The high hopes for a vast and visionary infrastructure push that would translate into a wave of architectural design have gradually faded. A January 20 article in The New York Times put it bluntly: “Big transformative building projects seem unlikely.”

And still the air of opportunity persists, bolstered by the lists of 10,000 schools to be updated, 90 ports to be secured, 75 percent of federal buildings to be weatherized, and 1,300 waste-water projects to be built. (Remember what stunning work Steven Holl and Yoshio Taniguchi did with those water and waste plants?) At some point the “private sector” is also supposed to kick in with a $100 billion investment in clean energy projects, some of which will have to be three-dimensional.

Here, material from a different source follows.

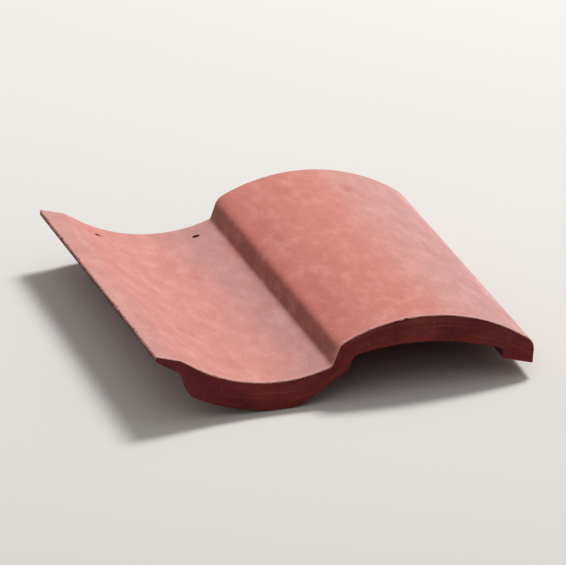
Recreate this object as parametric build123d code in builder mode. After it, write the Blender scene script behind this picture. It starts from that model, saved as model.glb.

The brute fact is that—like the shot of adrenalin to Uma Thurman’s character in Pulp Fiction—the $825 billion stimulus package has to be delivered fast and straight to the heart of the problem: joblessness. Even fast-track architecture doesn’t normally operate at that speed. Some advocacy groups, namely America 2050, a national coalition of regional planners, scholars, and policy-makers focusing on innovative ways to solve infrastructure, economic development, and environmental challenges, is warning that the money must not be spent all at once, but rather in phases that allow for strategic planning, job training, construction, and engineering evaluations.

And that’s where architects can regain some ground. In a timely book about the relevance of architects, Architecture Depends (MIT, 2009), Jeremy Till, the dean of architecture and built environment at the University of Westminster in the UK, says that architects have to shelve the notion that they are in the business of solving problems where the answer is almost always new construction. 

For if architects are not part of first imaginings, he writes, they are already hopelessly out of the game: “It is normally assumed that the most creative part of design is concerned with the building as object, hence the fixation with formal innovation, but it may be argued that the most important and most creative part of the process is the formulation of the brief.”

Many architects are already aware of this and have reprogrammed their practices to address a wider spectrum of analysis—of social usage, of historical relevance, of fiscal viability or even geological context—well before design takes place. More architects, the whole profession actually, needs to become better known for what planning theorist John Forester calls “sense-making” rather than form making. Cedric Price famously said that the best solution to an architectural problem may not be a building. And never has it seemed more imperative to the welfare and survival of the profession that architects make themselves known as designers of options, instead of icons.